In December 2024, my husband was experiencing extreme back pain.
On January 28 we were told he had a tumor on his kidney, and it needed to be removed immediately.
On February 1, our son’s 15th birthday, he was admitted to the ER with a pulmonary embolism when part of the tumor broke off and traveled to his lungs.
On February 15 he underwent a complex surgery to remove the tumor along with his kidney and adrenal gland. He spent two weeks in the hospital.
On April 2 we sat with our oncologist and heard the words no family wants to hear:
while his cancer is treatable with immunotherapies, it is not curable. We also learned the cancer had spread to his lungs, spine and lymph nodes.
Since then he has been through multiple cycles of immunotherapy, several rounds of radiation and countless appointments with oncologists, radiologists, pulmonologists and nephrologists.
Why I’m Sharing This
I have spent my career helping health systems, cancer centers and community care networks tell their stories. I have interviewed patients and families, clinicians and caregivers. I have built strategies to elevate brands and center patients.
But until this year cancer was something I understood mostly through the lens of my work and loss of my grandmother and aunt. Experiencing it up close as a spouse and parent has been different.
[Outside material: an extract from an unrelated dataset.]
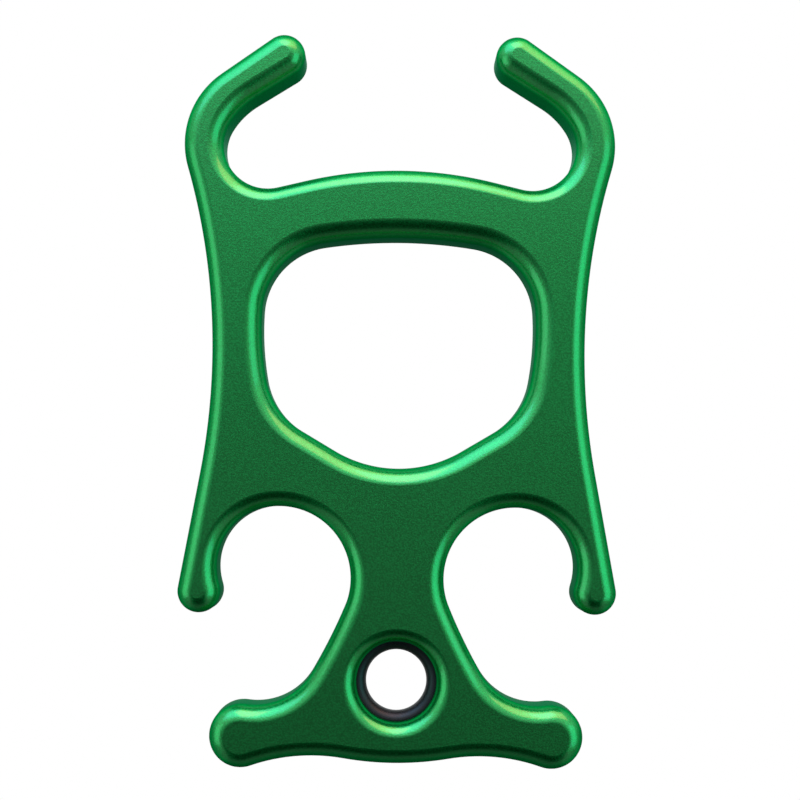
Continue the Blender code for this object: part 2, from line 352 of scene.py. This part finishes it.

The lived experience, especially one you never wanted, changes everything. It sharpens empathy. It exposes the fragility of systems. It reveals just how heavy the psychological and physical toll of a diagnosis can be, from the first scan to the latest treatment. And it deepens your urgency for action.
That urgency is critical now. Scientific research, including funding for cancer breakthroughs, is under threat. So are Medicaid and Medicare, which provide lifelines for millions. And yet for many these issues feel abstract until they become personal.
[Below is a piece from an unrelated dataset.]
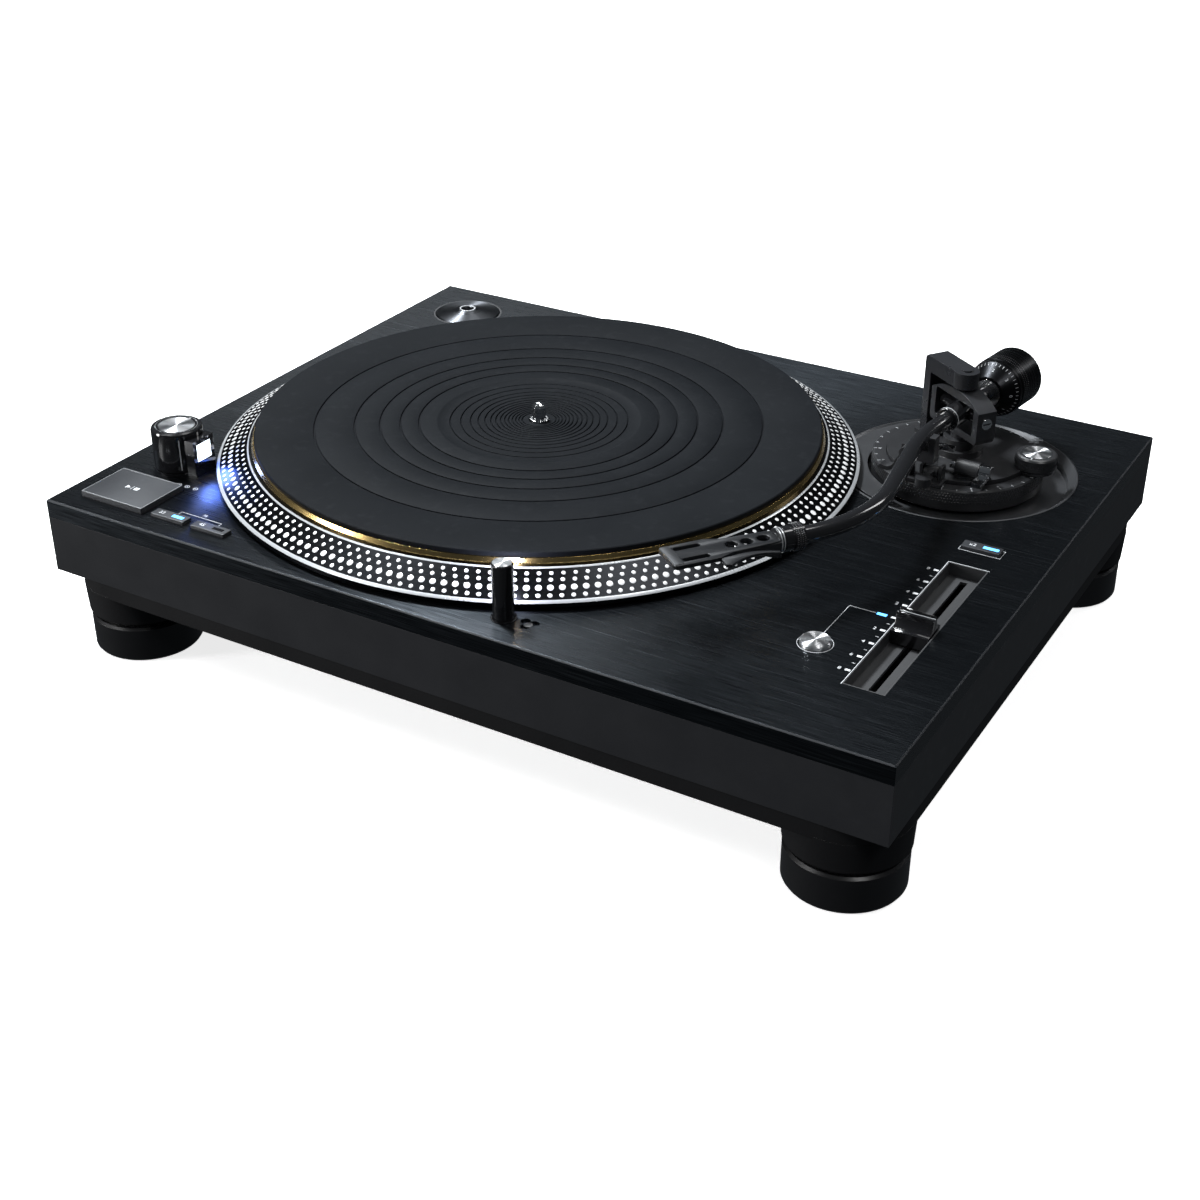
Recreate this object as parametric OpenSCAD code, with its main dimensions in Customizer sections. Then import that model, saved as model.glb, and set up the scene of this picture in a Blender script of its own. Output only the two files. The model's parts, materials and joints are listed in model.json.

The question is: how do we get people to care about what doesn’t yet feel like their issue?
Lessons From the Journey
Here are some lessons I’ve learned through my family’s experience and through decades of work alongside patients and communities. They shape a playbook not just for navigating complex health issues but for galvanizing action around them.
1. The Power of Agency
You may not choose the diagnosis, but you can choose your response. Asking questions, seeking second opinions and advocating for yourself or a loved one can change the trajectory of care. Agency transforms passive patients into active participants.
2. The Power of Dignity
Illness often strips away control. But care, medical and non-medical alike, should always protect dignity. That means seeing the whole person, not just the disease. Small gestures, from how clinicians communicate to how systems support access, can restore humanity in the most challenging moments.
3. The Power of Hope
Optimism is not naïve — it is necessary. It fuels resilience, helps people endure treatments and sustains families through uncertainty. Whether rooted in science, spirituality or community, hope is a vital intervention.
4. The Power of Community
No one should navigate complex health issues alone. Support networks of family, friends, advocacy groups and faith communities are as essential as doctors and drug protocols. Community connections — whether online through a Facebook group or in person at a local YMCA — can ease isolation, expand resources and give patients and families the strength to keep going.
Why It Matters for All of Us
You may never expect to face a diagnosis like ours. I didn’t. But someone you love will. And when they do, they will need the full horsepower of our research enterprise, our healthcare systems and our communities behind them.
Investing in science, protecting health access and building human-centered systems is our shared responsibility. It is how we build a better world — one where we all thrive.
My hope in sharing this is simple: that you see our story not as my lived experience but as our collective one. That you take away not only empathy but urgency. And that you leave with the conviction that research, access, dignity, hope and community are worth fighting for because one day they may be what saves you too.